_Task to carry out_
Your task is to extract every line from the material below exactly.

_Data provided_
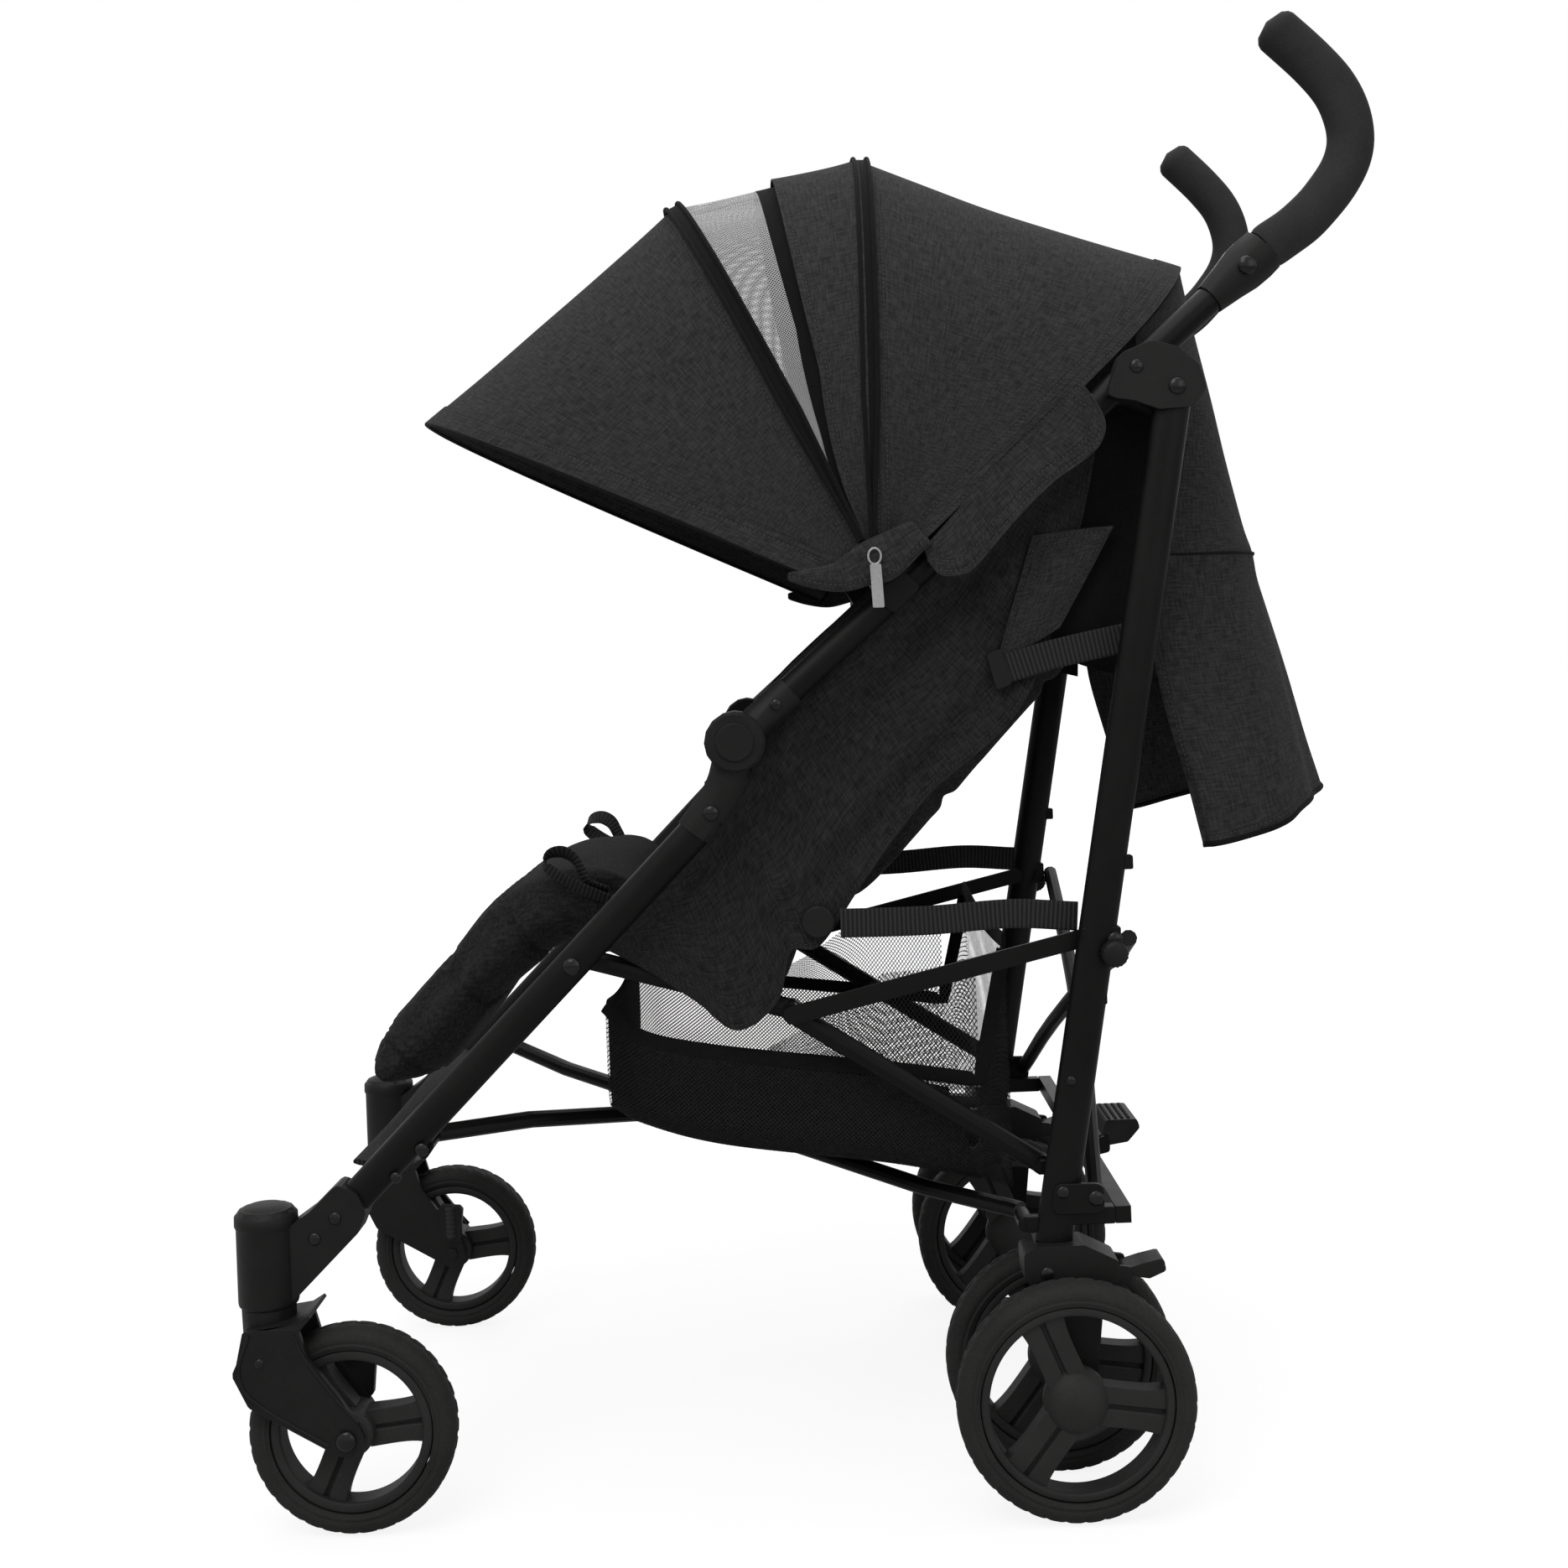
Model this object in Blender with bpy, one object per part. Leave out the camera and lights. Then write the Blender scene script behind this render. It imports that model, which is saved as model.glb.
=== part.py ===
"""Umbrella-fold buggy with swivelling front casters and twin rear wheels.

Metres, +Z up, +X to the rider's left, -Y to the front. Side points are (y, z)
in the side frame's own plane; the finished model is centred on its footprint.
"""
import math

import bmesh
import bpy
from mathutils import Vector

# Fits
GAP = 0.0003
RUN_GAP = 0.0005

# Side frames
TRACK = 0.205
HANDLE_LEAN = 0.015
CASTER_OUT = 0.003
UPPER_TUBE_R = 0.0105
LOWER_TUBE_DEEP = 0.012
LOWER_TUBE_WIDE = 0.009
LEG_DEEP = 0.0133
LEG_WIDE = 0.0085
SOCKET_DEPTH = 0.022

KNEE = (-0.040, 0.548)
KNEE_R = 0.0218
KNEE_CAP_R = 0.014
KNEE_HALF = 0.0155
TUBE_TOP = (-0.059, 0.497)
TUBE_FOOT = (-0.335, 0.221)
HANDLE_PIN = (0.336, 0.872)
GRIP_R = 0.0165
GRIP_PATH = ((0.355, 0.887), (0.381, 0.905), (0.403, 0.928), (0.416, 0.950), (0.4185, 0.972),
             (0.411, 0.996), (0.394, 1.019), (0.3665, 1.047))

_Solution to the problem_
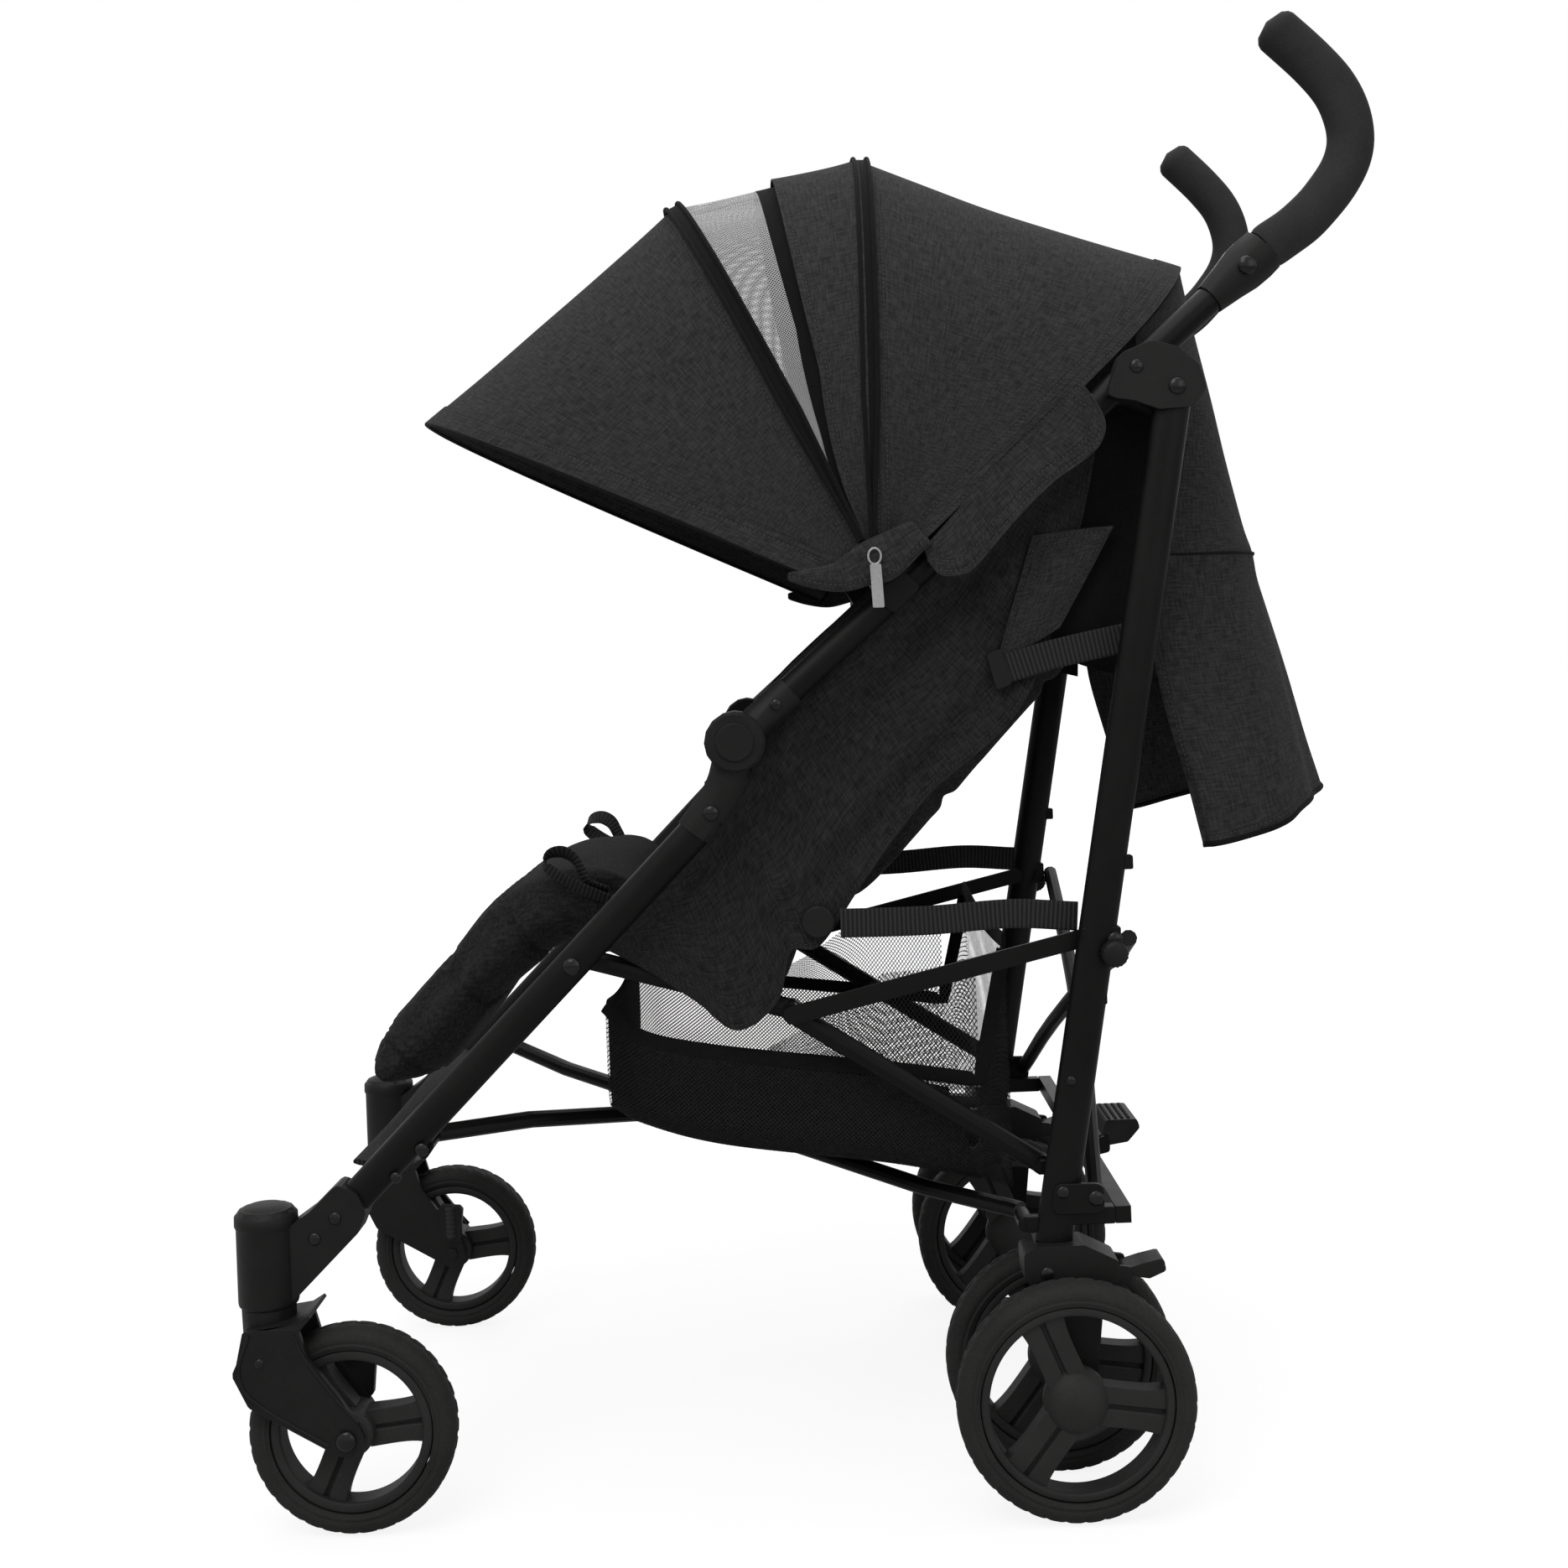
Model this object in Blender with bpy, one object per part. Leave out the camera and lights. Then write the Blender scene script behind this render. It imports that model, which is saved as model.glb.
=== part.py ===
"""Umbrella-fold buggy with swivelling front casters and twin rear wheels.

Metres, +Z up, +X to the rider's left, -Y to the front. Side points are (y, z)
in the side frame's own plane; the finished model is centred on its footprint.
"""
import math

import bmesh
import bpy
from mathutils import Vector

# Fits
GAP = 0.0003
RUN_GAP = 0.0005

# Side frames
TRACK = 0.205
HANDLE_LEAN = 0.015
CASTER_OUT = 0.003
UPPER_TUBE_R = 0.0105
LOWER_TUBE_DEEP = 0.012
LOWER_TUBE_WIDE = 0.009
LEG_DEEP = 0.0133
LEG_WIDE = 0.0085
SOCKET_DEPTH = 0.022

KNEE = (-0.040, 0.548)
KNEE_R = 0.0218
KNEE_CAP_R = 0.014
KNEE_HALF = 0.0155
TUBE_TOP = (-0.059, 0.497)
TUBE_FOOT = (-0.335, 0.221)
HANDLE_PIN = (0.336, 0.872)
GRIP_R = 0.0165
GRIP_PATH = ((0.355, 0.887), (0.381, 0.905), (0.403, 0.928), (0.416, 0.950), (0.4185, 0.972),
             (0.411, 0.996), (0.394, 1.019), (0.3665, 1.047))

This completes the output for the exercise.